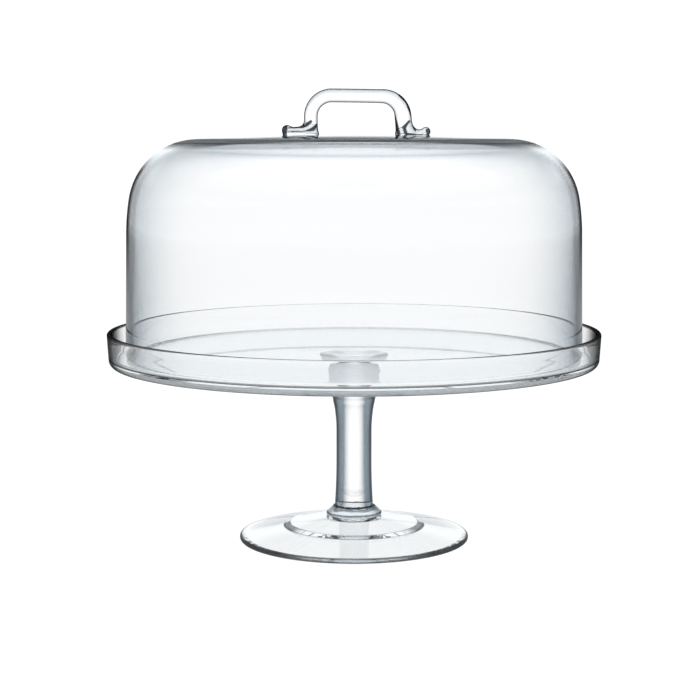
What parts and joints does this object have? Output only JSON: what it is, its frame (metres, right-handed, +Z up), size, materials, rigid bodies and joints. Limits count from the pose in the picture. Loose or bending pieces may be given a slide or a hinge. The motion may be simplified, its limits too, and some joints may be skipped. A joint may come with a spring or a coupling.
{
  "type": "cake stand dome",
  "caption": "Clear glass pedestal cake stand with a flat rimmed tray and a straight-sided glass dome that lifts off by its arched handle.",
  "frame": {"origin": "centre of the foot's resting ring, on the table surface", "axes": "+Z up along the stand's axis; the dome handle's arch lies in the XZ plane, with X along its bar"},
  "size_m": [0.3048, 0.3048, 0.28],
  "materials": {
    "clear_glass": "polished"
  },
  "bodies": {
    "stand": {"foot": "clear_glass", "stem_collar": "clear_glass", "stem": "clear_glass", "tray": "clear_glass"},
    "dome": {"dome_shell": "clear_glass", "dome_handle": "clear_glass"}
  },
  "joints": [
    {"name": "dome_lift", "type": "slide", "parent": "stand", "child": "dome", "axis": [0, 0, 1], "range_m": [0, 0.2]}
  ]
}
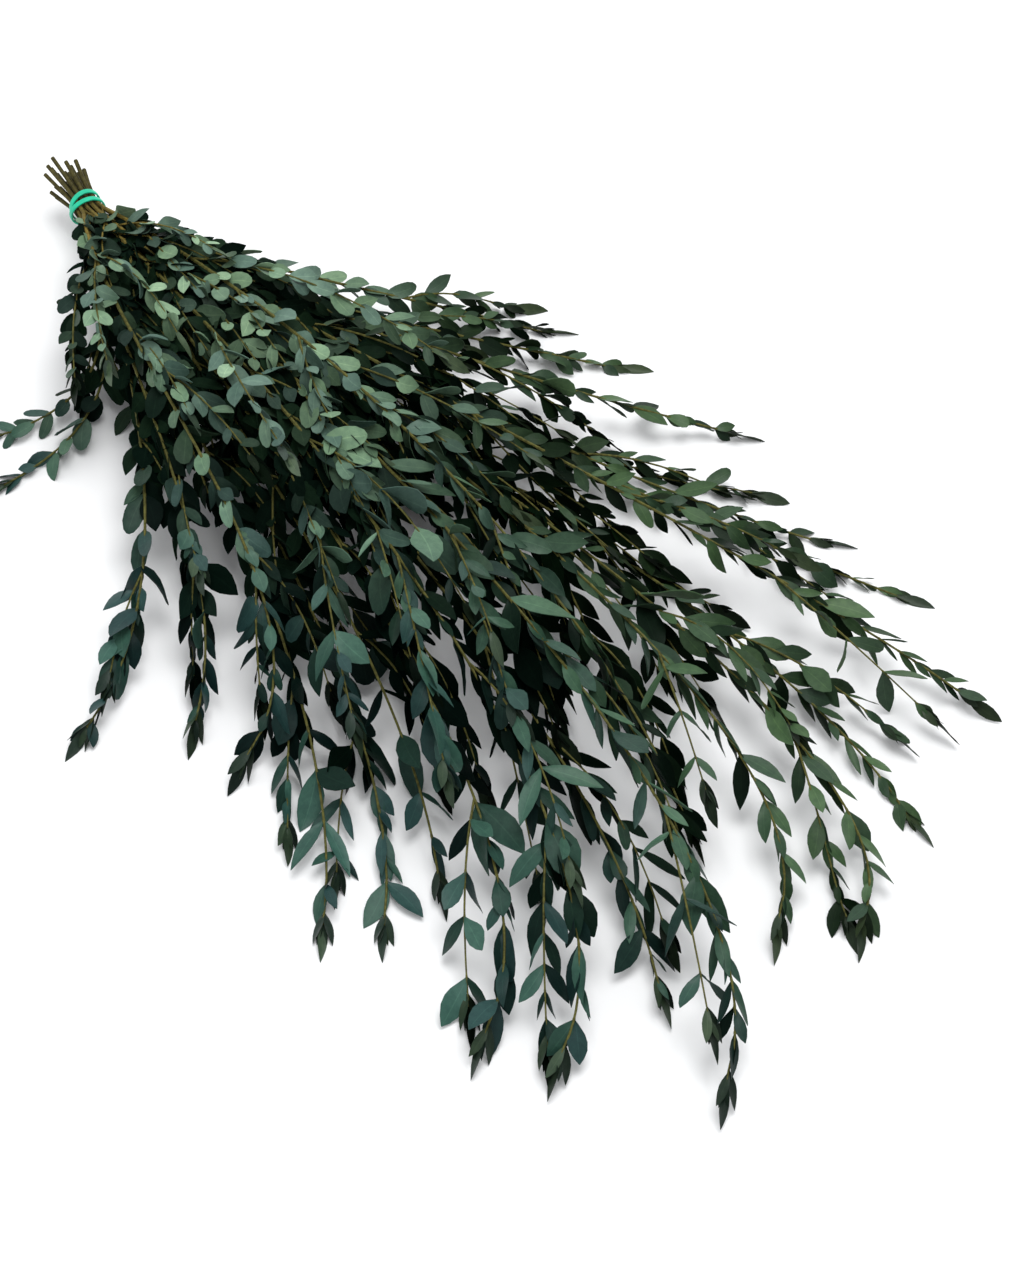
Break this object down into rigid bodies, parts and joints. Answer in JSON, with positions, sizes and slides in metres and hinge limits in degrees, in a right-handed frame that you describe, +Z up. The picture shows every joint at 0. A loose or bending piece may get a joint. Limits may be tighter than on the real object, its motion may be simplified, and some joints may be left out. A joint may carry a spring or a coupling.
{
  "type": "tied bunch of eucalyptus branches",
  "caption": "Fan-shaped bunch of cut eucalyptus branches with small paired leaves, lying flat, its stems held near their cut ends by a green elastic band wound twice round them.",
  "frame": {"origin": "under the middle of the bunch's bounding box, on the surface it lies on", "axes": "+X from the cut ends towards the leafy tips, along the bunch; +Z up; +Y to the left seen along +X"},
  "size_m": [0.7608, 0.4558, 0.1037],
  "materials": {
    "foliage": "satin blue-green leaves with paler undersides on olive-brown twigs",
    "band": "satin emerald green rubber"
  },
  "bodies": {
    "root": {"branch_01": "foliage", "branch_02": "foliage", "branch_03": "foliage", "branch_04": "foliage", "branch_05": "foliage", "branch_06": "foliage", "branch_07": "foliage", "branch_08": "foliage", "branch_09": "foliage", "branch_10": "foliage", "branch_11": "foliage", "branch_12": "foliage", "branch_13": "foliage", "branch_14": "foliage", "branch_15": "foliage", "branch_16": "foliage", "branch_17": "foliage", "branch_18": "foliage", "branch_19": "foliage", "branch_20": "foliage", "branch_21": "foliage", "branch_22": "foliage", "elastic_band": "band"}
  },
  "joints": []
}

************

*Aim of the exercise*. Take the material above and return all of it exactly.

*Result for this exercise*.
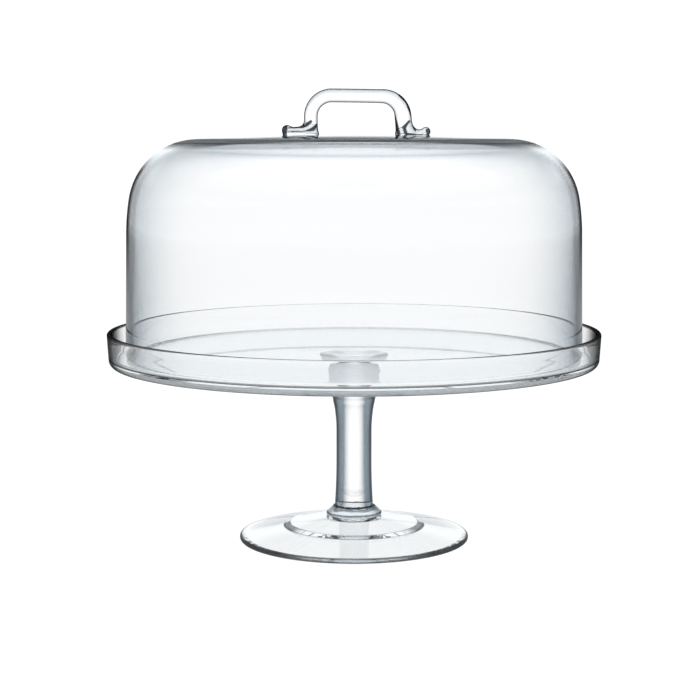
What parts and joints does this object have? Output only JSON: what it is, its frame (metres, right-handed, +Z up), size, materials, rigid bodies and joints. Limits count from the pose in the picture. Loose or bending pieces may be given a slide or a hinge. The motion may be simplified, its limits too, and some joints may be skipped. A joint may come with a spring or a coupling.
{
  "type": "cake stand dome",
  "caption": "Clear glass pedestal cake stand with a flat rimmed tray and a straight-sided glass dome that lifts off by its arched handle.",
  "frame": {"origin": "centre of the foot's resting ring, on the table surface", "axes": "+Z up along the stand's axis; the dome handle's arch lies in the XZ plane, with X along its bar"},
  "size_m": [0.3048, 0.3048, 0.28],
  "materials": {
    "clear_glass": "polished"
  },
  "bodies": {
    "stand": {"foot": "clear_glass", "stem_collar": "clear_glass", "stem": "clear_glass", "tray": "clear_glass"},
    "dome": {"dome_shell": "clear_glass", "dome_handle": "clear_glass"}
  },
  "joints": [
    {"name": "dome_lift", "type": "slide", "parent": "stand", "child": "dome", "axis": [0, 0, 1], "range_m": [0, 0.2]}
  ]
}
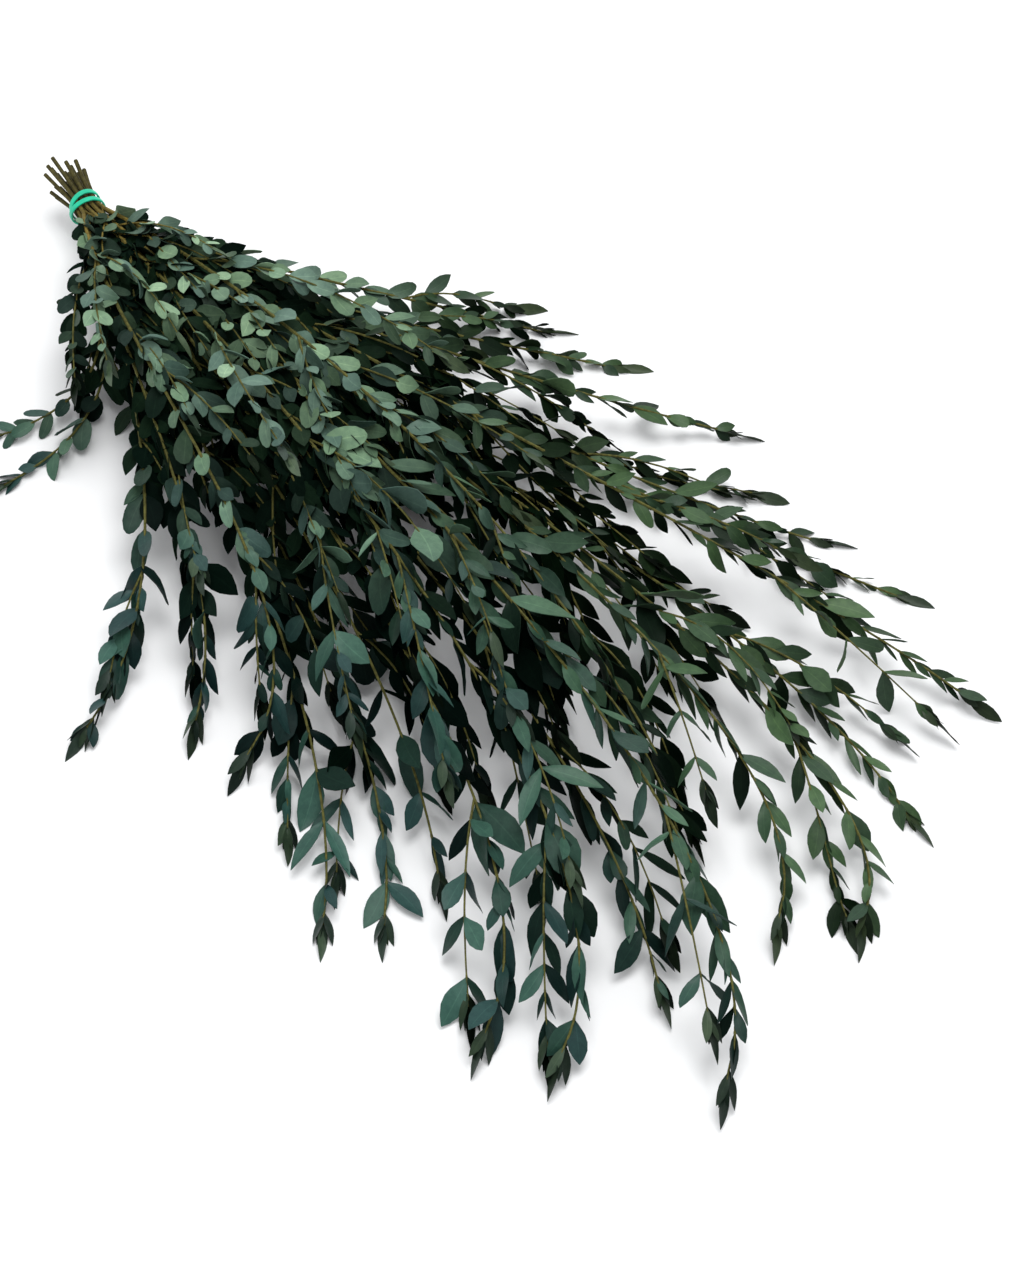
Break this object down into rigid bodies, parts and joints. Answer in JSON, with positions, sizes and slides in metres and hinge limits in degrees, in a right-handed frame that you describe, +Z up. The picture shows every joint at 0. A loose or bending piece may get a joint. Limits may be tighter than on the real object, its motion may be simplified, and some joints may be left out. A joint may carry a spring or a coupling.
{
  "type": "tied bunch of eucalyptus branches",
  "caption": "Fan-shaped bunch of cut eucalyptus branches with small paired leaves, lying flat, its stems held near their cut ends by a green elastic band wound twice round them.",
  "frame": {"origin": "under the middle of the bunch's bounding box, on the surface it lies on", "axes": "+X from the cut ends towards the leafy tips, along the bunch; +Z up; +Y to the left seen along +X"},
  "size_m": [0.7608, 0.4558, 0.1037],
  "materials": {
    "foliage": "satin blue-green leaves with paler undersides on olive-brown twigs",
    "band": "satin emerald green rubber"
  },
  "bodies": {
    "root": {"branch_01": "foliage", "branch_02": "foliage", "branch_03": "foliage", "branch_04": "foliage", "branch_05": "foliage", "branch_06": "foliage", "branch_07": "foliage", "branch_08": "foliage", "branch_09": "foliage", "branch_10": "foliage", "branch_11": "foliage", "branch_12": "foliage", "branch_13": "foliage", "branch_14": "foliage", "branch_15": "foliage", "branch_16": "foliage", "branch_17": "foliage", "branch_18": "foliage", "branch_19": "foliage", "branch_20": "foliage", "branch_21": "foliage", "branch_22": "foliage", "elastic_band": "band"}
  },
  "joints": []
}